Federal NDP Leader Jack Layton will be in Vancouver Kingsway tomorrow (March 16) to push for more crime prevention and more resources for the police.
This visit comes at a time when the federal NDP is languishing. A March 10 Ipsos Reid poll for Canwest showed that the federal NDP only has the support of 12 percent of Canadians.
I suspect that Layton is pushing the crime issue because it will help the provincial NDP, which will try to unseat the B.C. Liberals in the May 12 provincial election.
One of Layton’s higher profile MPs, Dawn Black, will run for the provincial NDP in New Westminster. Black is the mother of two Vancouver police officers, and she’ll be talking up the crime issue as well.

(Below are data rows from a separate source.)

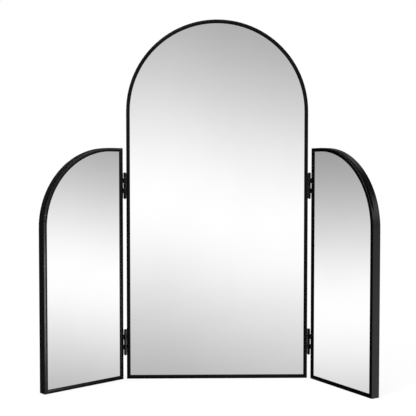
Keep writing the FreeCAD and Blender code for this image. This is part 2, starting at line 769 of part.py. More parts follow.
def make_hinges():
    centre_knuckles = range(0, KNUCKLES, 2)
    wing_knuckles = range(1, KNUCKLES, 2)
    screws = new_body("centre_hinge_screws")
    for side, side_name, fold in ((LEFT, "left", size["left_wing_fold"]),
                                  (RIGHT, "right", size["right_wing_fold"])):
        for level, middle in (("lower", low_hinge), ("upper", high_hinge)):
            prefix = "%s_%s_hinge" % (side_name, level)
            centre_leaf = make_leaf(prefix + "_centre_leaf", -side, middle, centre_knuckles)
            wing_leaf = make_leaf(prefix + "_wing_leaf", side, middle, wing_knuckles)
            pin = make_pin(prefix + "_pin", middle)
            centre_plate = make_nut_plate(prefix + "_centre_nut_plate", -side, middle)
            wing_plate = make_nut_plate(prefix + "_wing_nut_plate", side, middle)
            for piece in (centre_leaf, pin, centre_plate):
                set_at_axis(piece, side)
            for piece in (wing_leaf, wing_plate):
                set_at_axis(piece, side, fold)
        add_leaf_screws(screws, side_name, side * axis_x, -side,
                        axis_y + size["leaf_screw_line"])
        wing_screws = new_body(side_name + "_wing_hinge_screws")
        add_leaf_screws(wing_screws, "wing", ZERO, side, size["leaf_screw_line"])
        set_at_axis(wing_screws, side, fold)


def export():
    """Checks every object of the document, then writes one STEP file per sub-part."""
    doc.recompute()
    for thing in doc.Objects:
        if "Invalid" in thing.State or "Error" in thing.State:
            raise RuntimeError("%s is %s" % (thing.Name, thing.State))
    os.makedirs("parts", exist_ok=True)
    for body in subparts:
        shape = body.Shape
        if shape.isNull() or not shape.isValid() or not shape.Solids:
            raise RuntimeError("%s has no valid solid" % body.Label)
    for body in subparts:
        body.Shape.exportStep("parts/%s.step" % body.Label)
        print("%-36s %2d solids %10.0f mm3" % (body.Label, len(body.Shape.Solids),
                                               body.Shape.Volume))


make_centre_panel()
make_wing(LEFT, "left_wing", size["left_wing_fold"])
make_wing(RIGHT, "right_wing", size["right_wing_fold"])
make_hinges()
export()
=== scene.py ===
import json
import math

import bmesh
import bpy
from mathutils import Matrix, Vector


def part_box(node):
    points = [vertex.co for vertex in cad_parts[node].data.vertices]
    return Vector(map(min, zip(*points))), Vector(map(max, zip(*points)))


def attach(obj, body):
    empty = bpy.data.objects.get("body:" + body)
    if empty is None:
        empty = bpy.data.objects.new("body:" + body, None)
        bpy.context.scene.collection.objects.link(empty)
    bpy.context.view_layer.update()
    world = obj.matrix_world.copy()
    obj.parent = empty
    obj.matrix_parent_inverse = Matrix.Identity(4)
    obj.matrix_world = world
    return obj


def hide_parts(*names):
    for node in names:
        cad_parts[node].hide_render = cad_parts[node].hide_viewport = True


# Trifold vanity mirror: three silvered glass panels in black powder-coated aluminium rails.
# Metres, +Z up, the mirrors face -Y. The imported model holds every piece's shape and place. This
# script gives the pieces their finish, cuts the screws' drive recesses and sets up the studio.

MM = 0.001

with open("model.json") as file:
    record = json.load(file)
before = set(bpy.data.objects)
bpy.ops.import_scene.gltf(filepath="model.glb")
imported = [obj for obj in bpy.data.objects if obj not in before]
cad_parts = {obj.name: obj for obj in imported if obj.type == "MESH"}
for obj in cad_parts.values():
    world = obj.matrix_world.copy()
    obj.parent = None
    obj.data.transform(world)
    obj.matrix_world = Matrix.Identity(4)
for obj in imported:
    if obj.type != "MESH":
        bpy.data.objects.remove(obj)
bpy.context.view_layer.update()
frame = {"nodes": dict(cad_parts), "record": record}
nodes = frame["nodes"]


# ---------------------------------------------------------------- small helpers

def linear(hex_colour):
    """An sRGB hex colour as linear RGBA."""
    channels = [int(hex_colour[i:i + 2], 16) / 255 for i in (1, 3, 5)]
    return [c / 12.92 if c <= 0.04045 else ((c + 0.055) / 1.055) ** 2.4 for c in channels] + [1.0]


def add(tree, kind, inputs=None, **settings):
    """Adds a node. An input is a value, or another node's output to link."""
    node = tree.nodes.new(kind)
    for name, value in settings.items():
        setattr(node, name, value)
    for name, value in (inputs or {}).items():
        if isinstance(value, bpy.types.NodeSocket):
            tree.links.new(value, node.inputs[name])
        else:
            node.inputs[name].default_value = value
    return node


def new_material(name):
    """An empty material and its node tree."""
    material = bpy.data.materials.new(name)
    material.use_nodes = True
    material.node_tree.nodes.clear()
    return material, material.node_tree


def per_metre(size_mm):
    """The texture scale at which one grain is size_mm wide."""
    return 1 / (size_mm * MM)


# ---------------------------------------------------------------- finishes

NOISE_RANGE = {"From Min": 0.3, "From Max": 0.7}    # most of a noise texture lies in here


def powder_coated_aluminium():
    """Extruded aluminium rail, sprayed with black polyester powder and baked. Almost no colour
    of its own. It gives a soft satin gloss, broken up by fine orange peel and cloudy where the
    coat is thicker."""
    material, tree = new_material("powder_coated_aluminium")
    place = add(tree, "ShaderNodeTexCoord").outputs["Object"]
    # Real peel is about 1 mm across and a few microns deep. It is drawn at 2 mm to show.
    peel = add(tree, "ShaderNodeTexNoise",
               {"Vector": place, "Scale": per_metre(2.0)}).outputs["Fac"]
    # Single powder grains are 0.05 mm, drawn at 0.5 mm.
    grains = add(tree, "ShaderNodeTexNoise",
                 {"Vector": place, "Scale": per_metre(0.5)}).outputs["Fac"]
    # The coat runs thicker and thinner over a spray gun's stroke of about 45 mm.
    coat = add(tree, "ShaderNodeTexNoise",
               {"Vector": place, "Scale": per_metre(45), "Detail": 3.0,
                "Roughness": 0.6}).outputs["Fac"]
    # Hands dull the rail a little, in stretches of about 160 mm.
    handled = add(tree, "ShaderNodeTexNoise",
                  {"Vector": place, "Scale": per_metre(160), "Detail": 4.0,
                   "Roughness": 0.65}).outputs["Fac"]
    sprayed_gloss = add(tree, "ShaderNodeMapRange",
                        {"Value": coat, **NOISE_RANGE, "To Min": 0.25,
                         "To Max": 0.31}).outputs["Result"]
    handled_gloss = add(tree, "ShaderNodeMapRange",
                        {"Value": handled, **NOISE_RANGE, "To Min": -0.02,
                         "To Max": 0.03}).outputs["Result"]
    gloss = add(tree, "ShaderNodeMath", {0: sprayed_gloss, 1: handled_gloss},
                operation="ADD").outputs["Value"]
    tone = add(tree, "ShaderNodeMix",
               {"Factor": coat, "A": linear("#050505"), "B": linear("#080809")},
               data_type="RGBA").outputs["Result"]
    pale_grains = add(tree, "ShaderNodeMapRange",
                      {"Value": grains, "From Min": 0.55, "From Max": 0.75, "To Min": 0.0,
                       "To Max": 0.5}).outputs["Result"]
    tone = add(tree, "ShaderNodeMix",
               {"Factor": pale_grains, "A": tone, "B": linear("#0f0f10")},
               data_type="RGBA").outputs["Result"]
    peeled = add(tree, "ShaderNodeBump",
                 {"Height": peel, "Distance": 0.012 * MM}).outputs["Normal"]
    grained = add(tree, "ShaderNodeBump",
                  {"Height": grains, "Distance": 0.0015 * MM,
                   "Normal": peeled}).outputs["Normal"]
    shader = add(tree, "ShaderNodeBsdfPrincipled",
                 {"Base Color": tone, "Roughness": gloss, "IOR": 1.5, "Normal": grained})
    add(tree, "ShaderNodeOutputMaterial", {"Surface": shader.outputs["BSDF"]})
    return material


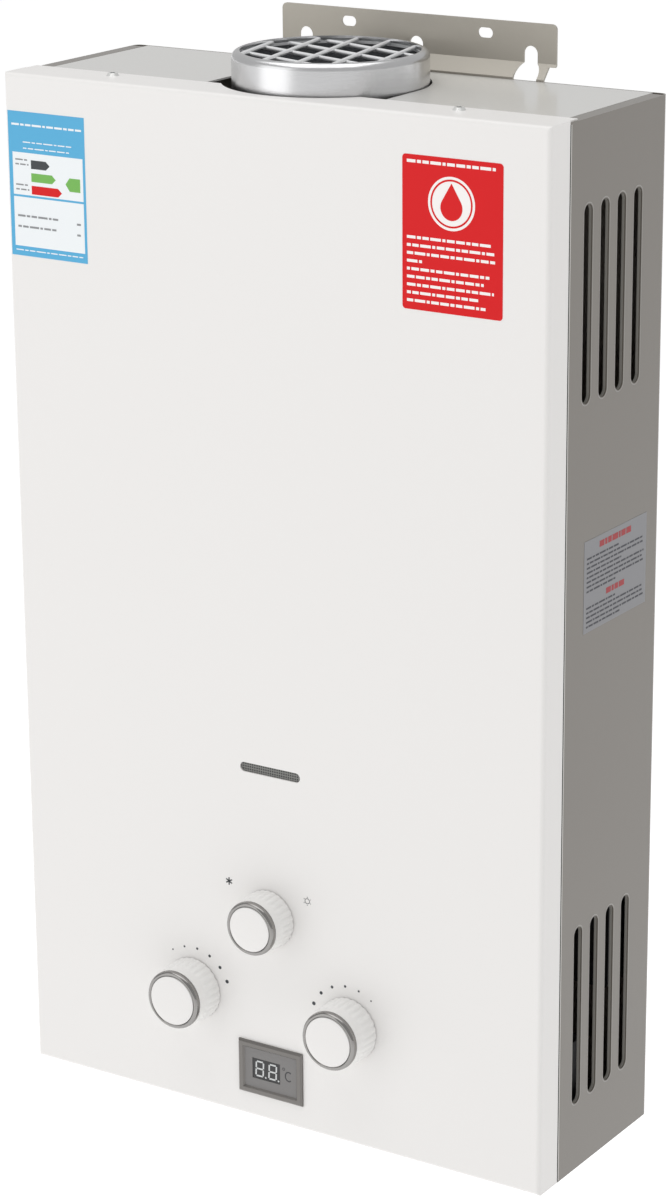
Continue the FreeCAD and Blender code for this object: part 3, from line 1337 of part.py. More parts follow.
def all_parts():
    parts = {
        "back_shell": back_shell(),
        "top_plate": top_plate(),
        "bottom_plate": bottom_plate(),
        "wall_hanger": wall_hanger(),
        "hanger_rivets": hanger_rivets(),
        "front_cover": front_cover(),
        "cover_screws": cover_screws(),
        "window_mesh": window_mesh(),
        "flue_collar": flue_collar(),
        "flue_grille": flue_grille(),
        "fume_hood": fume_hood(),
        "exchanger_jacket": exchanger_jacket(),
        "exchanger_fins": exchanger_fins(),
        "exchanger_coil": exchanger_coil(),
        "burner_frame": burner_frame(),
        "burner_bars": burner_bars(),
        "gas_manifold": gas_manifold(),
        "gas_nozzles": gas_nozzles(),
        "ignition_electrode": electrode(electrode_xs()[0]),
        "flame_sensor": electrode(electrode_xs()[1]),
        "overheat_switch": overheat_switch(),
        "gas_valve_body": gas_valve_body(),
        "gas_valve_cap": gas_valve_cap(),
        "gas_seat_spring": gas_seat_spring(),
        "solenoid": solenoid(),
        "diaphragm_cover": diaphragm_cover(),
        "diaphragm": diaphragm(),
        "water_valve_body": water_valve_body(),
        "season_valve_body": season_valve_body(),
        "push_rod": push_rod(),
        "microswitch": microswitch(),
        "switch_lever": switch_lever(),
        "cold_inlet": fitting(COLD_X, GAS_BOTTOM + 2),
        "gas_inlet": fitting(GAS_IN_X, GAS_BOTTOM),
        "hot_outlet": fitting(HOT_X, HOT_TOP),
        "lock_nuts": lock_nuts(),
        "cold_pipe": cold_pipe(),
        "hot_pipe": hot_pipe(),
        "gas_pipe": gas_pipe(),
        "manifold_pipe": manifold_pipe(),
        "igniter_box": igniter_box(),
        "battery_box": battery_box(),
        "battery_door": battery_door(),
        "battery_cells": battery_cells(),
    }
    names = ("display_bezel", "display_face", "display_glass", "display_module")
    parts.update(zip(names, display_parts()))
    knobs = {
        "gas": (GAS_X, KNOB_Z, KNOB_RADIUS, KNOB_BASE_RADIUS, KNOB_HEIGHT, VALVE_FRONT_Y + 7),
        "water": (WATER_X, KNOB_Z, KNOB_RADIUS, KNOB_BASE_RADIUS, KNOB_HEIGHT, VALVE_FRONT_Y + 7),
        "season": (
            PANEL_X, SEASON_Z, SEASON_RADIUS, SEASON_BASE_RADIUS, SEASON_HEIGHT, VALVE_FRONT_Y + 7,
        ),
    }
    for name, sizes in knobs.items():
        pieces = ("_knob_body", "_knob_ring", "_knob_cap", "_spindle")
        parts.update(zip([name + piece for piece in pieces], knob(*sizes)))
    return parts


def save(parts):
    os.makedirs("parts", exist_ok=True)
    for name, shape in parts.items():
        solids = shape.Solids
        placed = Part.makeCompound(solids) if len(solids) > 1 else solids[0]
        placed.translate(ORIGIN * -1)
        placed.exportStep("parts/" + name + ".step")
        print(name, len(solids), round(placed.Volume), placed.isValid())


save(all_parts())
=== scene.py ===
import bpy
import math
from mathutils import Matrix, Vector


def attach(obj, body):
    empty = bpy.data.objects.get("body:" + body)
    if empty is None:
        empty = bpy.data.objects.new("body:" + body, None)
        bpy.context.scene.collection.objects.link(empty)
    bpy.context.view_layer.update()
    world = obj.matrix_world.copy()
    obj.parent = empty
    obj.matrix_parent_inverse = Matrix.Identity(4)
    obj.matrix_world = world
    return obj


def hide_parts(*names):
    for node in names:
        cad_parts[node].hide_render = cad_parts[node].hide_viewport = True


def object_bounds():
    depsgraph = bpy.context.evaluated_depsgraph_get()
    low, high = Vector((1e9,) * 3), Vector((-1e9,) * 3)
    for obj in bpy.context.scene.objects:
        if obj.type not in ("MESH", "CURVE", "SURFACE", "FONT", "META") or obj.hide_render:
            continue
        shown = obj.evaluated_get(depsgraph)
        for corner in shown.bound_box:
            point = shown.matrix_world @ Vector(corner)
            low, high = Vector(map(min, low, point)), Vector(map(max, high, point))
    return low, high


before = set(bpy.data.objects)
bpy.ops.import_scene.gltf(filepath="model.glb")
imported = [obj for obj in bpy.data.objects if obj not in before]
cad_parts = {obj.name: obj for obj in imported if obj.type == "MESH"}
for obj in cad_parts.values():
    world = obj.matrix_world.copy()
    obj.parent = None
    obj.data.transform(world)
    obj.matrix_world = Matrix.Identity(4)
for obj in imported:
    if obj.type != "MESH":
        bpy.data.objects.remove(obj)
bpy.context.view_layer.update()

# Lengths in millimetres, in the part's own axes: X right, Y towards the wall, Z up.
MM = 0.001
HEATER = "heater"

# Heights in the source are from the casing's bottom, and the origin is this far above it.
ORIGIN_Z = 605.0

CASE_HALF_WIDTH = 172.5
CASE_HEIGHT = 590.0
FRONT_Y = -133.0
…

Black, along with other New Democrats like Mike Farnworth and Carole James, will say the solution is more police and tougher laws. They probably think this will increase their chances of seizing power.
But so far, the NDP has refused to speak about prohibition, which is the central issue driving a lot of the gangland carnage on our streets.
Last month, retired judge Jerry Paradis told the Straight that the prohibition of alcohol in the 1920s and 1930s led to the proliferation of criminal organizations and widespread violence.
The same could be said for previous bans on gambling in Canada and the United States.
If federal NDP MPs are interested in finding solutions—rather than just electing provincial New Democrats this May—they will set themselves apart from the federal Conservatives and Liberals by pushing for a national debate on the prohibition of drugs.
Vancouver East NDP Libby Davies has set an example by courageously speaking out against prohibition in the sex trade. She has taken a lot of abuse for doing this. But she knows that in the end, this is what will save lives.
Perhaps some of her NDP colleagues in Parliament (Bill Siksay? Don Davies? Peter Julian?) can stiffen their resolve, and start talking about solutions rather than engaging in cheap photo ops designed to pander to the corporate media.
The NDP has nothing to lose. With its current polling numbers, the party will be decimated in the next federal campaign. Taking a stand against drug prohibition could transform the next federal election because Layton would get lots of coverage from antiprohibitionist journalists, including Dan Gardner and Ian Mulgrew, just to name a couple. The news media employ scores of libertarian-minded commentators and reporters who will love this idea.
Often, the NDP and its precursor, the Co-operative Commonwealth Federation, have been vindicated when they weren't afraid to speak the truth to the corporate media. Layton took a risk when he called for the withdrawal of Canadian troops from Afghanistan. He now reflects the dominant view within the country.
In 1970, then-federal NDP leader Tommy Douglas took a stand against then-prime minister Pierre Trudeau’s draconian imposition of the War Measures Act to deal with two political kidnappings. Douglas was vilified, but history has vindicated his position.
The Co-operative Commonwealth Federation wasn’t afraid to call for universal pensions, universal health care, and unemployment insurance—all of which are mainstream concepts today.
The NDP is at the crossroads in 2009. Does it back the status quo on illegal drugs—which amounts to a death sentence for scores of Canadians in the coming years—or will it take a risk by seeking longlasting solutions, even if those solutions rile our American neighbours?
Layton should forget about those provincial NDP dinosaurs—they're beyond hope when it comes to developing imaginative policies—and get on with the job of serving the country.